Everything from the line containing "layer.parent = handle" through the line containing "import random" should be repeated exactly, and nothing else from the data.

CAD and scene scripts
+ + + + + + +
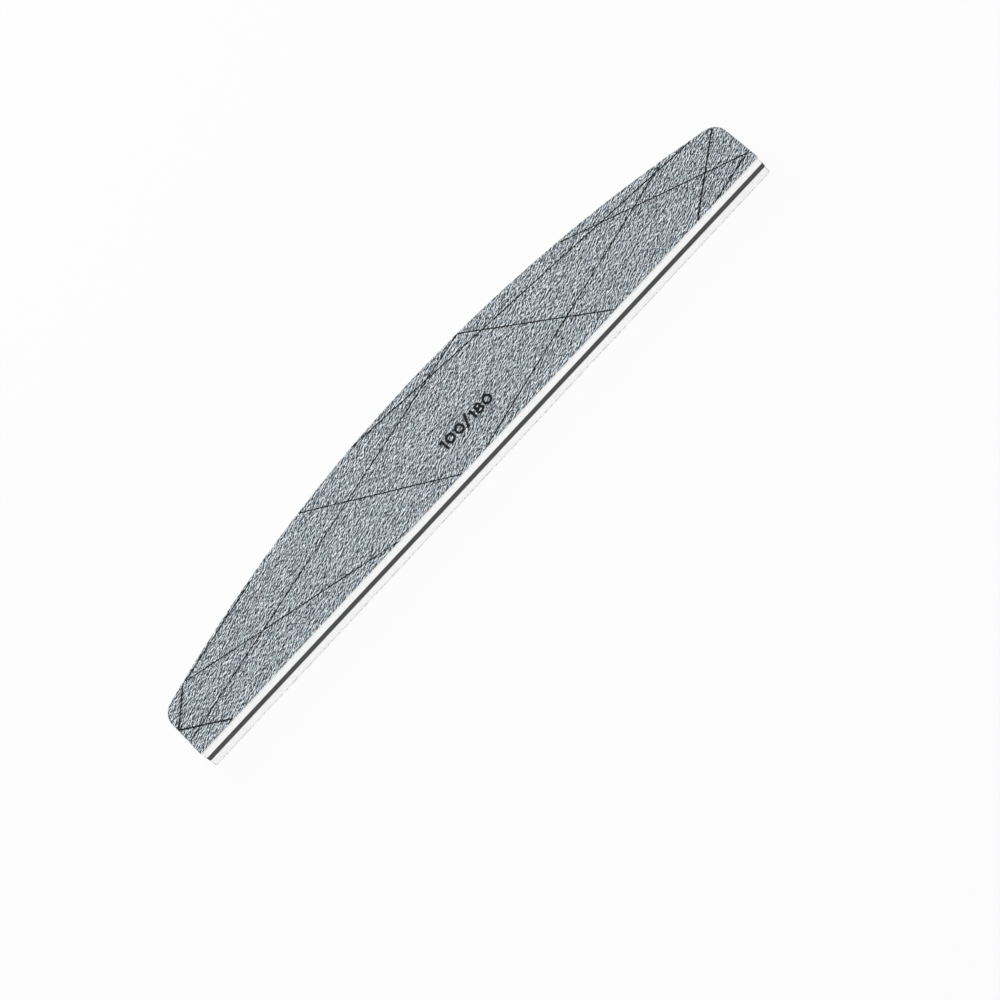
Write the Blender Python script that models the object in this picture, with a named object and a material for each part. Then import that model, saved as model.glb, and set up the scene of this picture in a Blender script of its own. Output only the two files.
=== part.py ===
"""Half-moon cushioned nail file, built up from die-cut layers.

A hard strip runs through the middle. A foam pad is bonded to each side of it, and an abrasive sheet,
which is a backing paper with a coat of grit on it, is bonded over each pad: coarse grit on the upper
face and fine grit on the lower one. One die cuts the whole stack, so every layer has the same
outline: a straight filing edge, a wide arc opposite, and square ends with a rounded corner where
they meet the arc.

Metres, +Z up. The file lies on its fine face, with the origin on that face under the middle of the
outline. Its length runs along X, and the straight edge is at -Y.
"""

import math

import bpy

MM = 0.001

# The outline that the die cuts. The end width is taken to where the arc, carried on without its
# rounded corner, would meet the end.
FILE_LENGTH = 178 * MM
FILE_WIDTH = 28 * MM
END_WIDTH = 14.8 * MM
ARC_CORNER_RADIUS = 4.3 * MM
STRAIGHT_CORNER_RADIUS = 0.5 * MM

# How thick each layer is
CORE_THICKNESS = 1.5 * MM
FOAM_THICKNESS = 2.1 * MM
ADHESIVE_THICKNESS = 0.1 * MM
PAPER_THICKNESS = 0.3 * MM
COARSE_COAT_THICKNESS = 0.3 * MM
FINE_COAT_THICKNESS = 0.2 * MM

# What keeps two bonded faces from sharing one plane
BOND_CLEARANCE = 0.01 * MM

# Straight pieces in each round stretch of the outline
ARC_STEPS = 36
ARC_CORNER_STEPS = 8
STRAIGHT_CORNER_STEPS = 3

# Material name: sRGB colour, roughness
FINISHES = {
    "coarse_grit": ((0.58, 0.61, 0.63), 0.85),
    "fine_grit": ((0.62, 0.65, 0.67), 0.8),
    "backing_paper": ((0.95, 0.95, 0.94), 0.9),
    "adhesive_film": ((0.9, 0.9, 0.86), 0.35),
    "foam": ((0.95, 0.95, 0.95), 0.75),
    "core_plastic": ((0.29, 0.29, 0.29), 0.5),
}

# Node name, thickness and material of every layer, in the order that they are laid up from the bottom
LAYERS = [
    ("fine_grit_coat", FINE_COAT_THICKNESS, "fine_grit"),
    ("lower_backing_paper", PAPER_THICKNESS, "backing_paper"),
    ("lower_sheet_adhesive", ADHESIVE_THICKNESS, "adhesive_film"),
    ("lower_foam_pad", FOAM_THICKNESS, "foam"),
    ("lower_core_adhesive", ADHESIVE_THICKNESS, "adhesive_film"),
    ("core_strip", CORE_THICKNESS, "core_plastic"),
    ("upper_core_adhesive", ADHESIVE_THICKNESS, "adhesive_film"),
    ("upper_foam_pad", FOAM_THICKNESS, "foam"),
    ("upper_sheet_adhesive", ADHESIVE_THICKNESS, "adhesive_film"),
    ("upper_backing_paper", PAPER_THICKNESS, "backing_paper"),
    ("coarse_grit_coat", COARSE_COAT_THICKNESS, "coarse_grit"),
]


def clear_scene():
    """Removes whatever the scene opened with."""
    for obj in list(bpy.data.objects):
        bpy.data.objects.remove(obj, do_unlink=True)


def linear(srgb):
    """One sRGB channel as the linear value that a shader takes."""
    return srgb / 12.92 if srgb <= 0.04045 else ((srgb + 0.055) / 1.055) ** 2.4


def make_materials():
    """One Principled material for each finish. No layer of the file is metal."""
    materials = {}
    for name, (colour, roughness) in FINISHES.items():
        material = bpy.data.materials.new(name)
        material.use_nodes = True
        shader = material.node_tree.nodes["Principled BSDF"]
        shader.inputs["Base Color"].default_value = [*map(linear, colour), 1]
        shader.inputs["Roughness"].default_value = roughness
        shader.inputs["Metallic"].default_value = 0
        materials[name] = material
    return materials


def arc(centre, radius, start, end, steps):
    """Points along an arc from one angle to another, with both ends."""
    angles = [start + (end - start) * step / steps for step in range(steps + 1)]
    x, y = centre
    return [(x + radius * math.cos(a), y + radius * math.sin(a)) for a in angles]


def die_outline():
    """The die's outline, anticlockwise from the right-hand end of the straight edge."""
    half_length = FILE_LENGTH / 2
    half_width = FILE_WIDTH / 2

    # The wide arc passes through its crown, in the middle, and the tops of both ends.
    rise = FILE_WIDTH - END_WIDTH
    arc_radius = (half_length**2 + rise**2) / (2 * rise)
    arc_centre_y = half_width - arc_radius

    # A rounded corner touches the end and, from inside, the wide arc, where its own centre lies on
    # the line from the wide arc's centre.
    corner_x = half_length - ARC_CORNER_RADIUS
    corner_y = arc_centre_y + math.sqrt((arc_radius - ARC_CORNER_RADIUS) ** 2 - corner_x**2)
    touch_angle = math.atan2(corner_y - arc_centre_y, corner_x)

    low_corner = (half_length - STRAIGHT_CORNER_RADIUS, STRAIGHT_CORNER_RADIUS - half_width)
    right_end = arc(low_corner, STRAIGHT_CORNER_RADIUS, -math.pi / 2, 0, STRAIGHT_CORNER_STEPS)
    right_end += arc((corner_x, corner_y), ARC_CORNER_RADIUS, 0, touch_angle, ARC_CORNER_STEPS)
    crown = arc((0, arc_centre_y), arc_radius, touch_angle, math.pi - touch_angle, ARC_STEPS)
    left_end = [(-x, y) for x, y in reversed(right_end)]
    return right_end + crown[1:-1] + left_end


def die_cut(name, outline, thickness, material):
    """A flat layer with the die's outline: a filled 2D curve, extruded both ways from its middle."""
    curve = bpy.data.curves.new(name, "CURVE")
    curve.dimensions = "2D"
    curve.fill_mode = "BOTH"
    curve.extrude = thickness / 2
    spline = curve.splines.new("POLY")
    spline.points.add(len(outline) - 1)
    for point, (x, y) in zip(spline.points, outline):
        point.co = (x, y, 0, 1)
    spline.use_cyclic_u = True
    curve.materials.append(material)
    return bpy.data.objects.new(name, curve)


def lay_up(materials, collection):
    """Lays each layer on the one below it, and returns the height of the finished stack."""
    handle = bpy.data.objects.new("nail_file", None)
    collection.objects.link(handle)
    outline = die_outline()
    bottom = 0
    for name, thickness, material in LAYERS:
        layer = die_cut(name, outline, thickness, materials[material])
        layer.location.z = bottom + thickness / 2
        layer.parent = handle
        collection.objects.link(layer)
        top = bottom + thickness
        bottom = top + BOND_CLEARANCE
    return top


def main():
    clear_scene()
    collection = bpy.data.collections.new("half_moon_nail_file")
    bpy.context.scene.collection.children.link(collection)
    height = lay_up(make_materials(), collection)
    print(f"laid up {len(LAYERS)} layers, {height / MM:.2f} mm thick")


main()
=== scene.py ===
# %% [markdown]
# # A half-moon nail file, layer by layer
#
# A cushioned nail file is a sandwich. A stiff plastic strip in the middle keeps it straight, a pad of
# white foam on each side lets it follow the curve of a nail, and a sheet of abrasive on each face does
# the work. A die then cuts the whole sandwich in one stroke, so all the layers share one outline.
#
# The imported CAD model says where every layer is. Each step below takes one layer, looks at what the
# real one is and how it was made, and gives it the shape and finish that a camera would see.

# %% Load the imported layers
import math
import random

import bpy
import numpy as np
from mathutils import Matrix, Vector, geometry, noise
from mathutils.bvhtree import BVHTree


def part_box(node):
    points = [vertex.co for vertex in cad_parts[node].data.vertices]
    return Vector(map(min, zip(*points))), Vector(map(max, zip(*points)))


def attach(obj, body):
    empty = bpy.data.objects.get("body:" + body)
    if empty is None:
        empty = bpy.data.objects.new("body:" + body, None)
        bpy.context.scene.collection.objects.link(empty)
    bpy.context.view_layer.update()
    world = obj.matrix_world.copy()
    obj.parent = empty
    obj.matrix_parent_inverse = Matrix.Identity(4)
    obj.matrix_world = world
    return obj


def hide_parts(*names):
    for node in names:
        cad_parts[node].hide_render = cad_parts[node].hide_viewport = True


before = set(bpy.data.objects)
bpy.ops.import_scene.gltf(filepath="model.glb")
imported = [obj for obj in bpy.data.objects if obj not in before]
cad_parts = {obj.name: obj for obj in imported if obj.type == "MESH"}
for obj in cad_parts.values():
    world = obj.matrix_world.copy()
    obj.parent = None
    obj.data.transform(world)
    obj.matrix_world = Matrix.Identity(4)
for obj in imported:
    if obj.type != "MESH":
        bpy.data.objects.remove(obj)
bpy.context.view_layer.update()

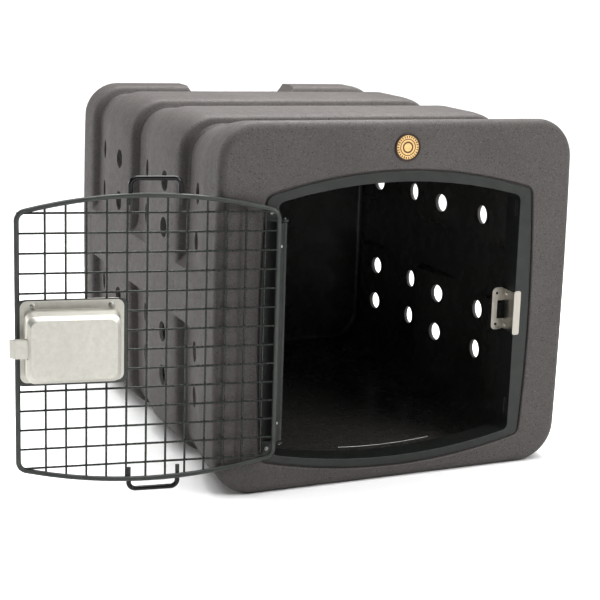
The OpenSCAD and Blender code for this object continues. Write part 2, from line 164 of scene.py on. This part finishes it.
def speckled_plastic():
    """Rotomoulded polyethylene: warm grey with fine pale and dark grains and a faint orange peel."""
    n = Nodes("speckled_plastic")
    cloud = n.noise(7, 4)
    body = n.mix(n.span(cloud, 0, 1), (0.080, 0.0735, 0.0710), (0.098, 0.0905, 0.0875))
    pale = n.ramp(n.noise(720, 2), [(0.60, BLACK), (0.70, WHITE)])
    dark = n.ramp(n.noise(430, 2, stretch=(1.1, 0.9, 1)), [(0.30, WHITE), (0.41, BLACK)])
    colour = n.mix(pale, body, (0.150, 0.141, 0.137))
    colour = n.mix(dark, colour, (0.042, 0.039, 0.038))
    n.bump(n.noise(260, 3), 0.4, 0.0007)
    return n.set(Base_Color=colour, Roughness=n.span(n.noise(90, 3), 0.60, 0.74), Specular_IOR_Level=0.4)


def shaded_inner_plastic():
    """The moulding's inner skin: the same grey plastic, painted a little darker as shade inside the kennel,
    and half glossy.
    """
    n = Nodes("inner_plastic")
    # Painted shade: the inner skin's grey runs darker than the outer plastic's, standing in for the shade
    # inside.
    colour = n.mix(n.span(n.noise(420, 2), 0, 1), (0.058, 0.0555, 0.0520), (0.098, 0.0935, 0.0880))
    n.bump(n.noise(150, 4), 0.22, 0.0008)
    return n.set(Base_Color=colour, Roughness=n.span(n.noise(40, 4), 0.20, 0.34), Specular_IOR_Level=0.55)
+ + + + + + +
== Finished answer ==
        layer.parent = handle
        collection.objects.link(layer)
        top = bottom + thickness
        bottom = top + BOND_CLEARANCE
    return top


def main():
    clear_scene()
    collection = bpy.data.collections.new("half_moon_nail_file")
    bpy.context.scene.collection.children.link(collection)
    height = lay_up(make_materials(), collection)
    print(f"laid up {len(LAYERS)} layers, {height / MM:.2f} mm thick")


main()
=== scene.py ===
# %% [markdown]
# # A half-moon nail file, layer by layer
#
# A cushioned nail file is a sandwich. A stiff plastic strip in the middle keeps it straight, a pad of
# white foam on each side lets it follow the curve of a nail, and a sheet of abrasive on each face does
# the work. A die then cuts the whole sandwich in one stroke, so all the layers share one outline.
#
# The imported CAD model says where every layer is. Each step below takes one layer, looks at what the
# real one is and how it was made, and gives it the shape and finish that a camera would see.

# %% Load the imported layers
import math
import random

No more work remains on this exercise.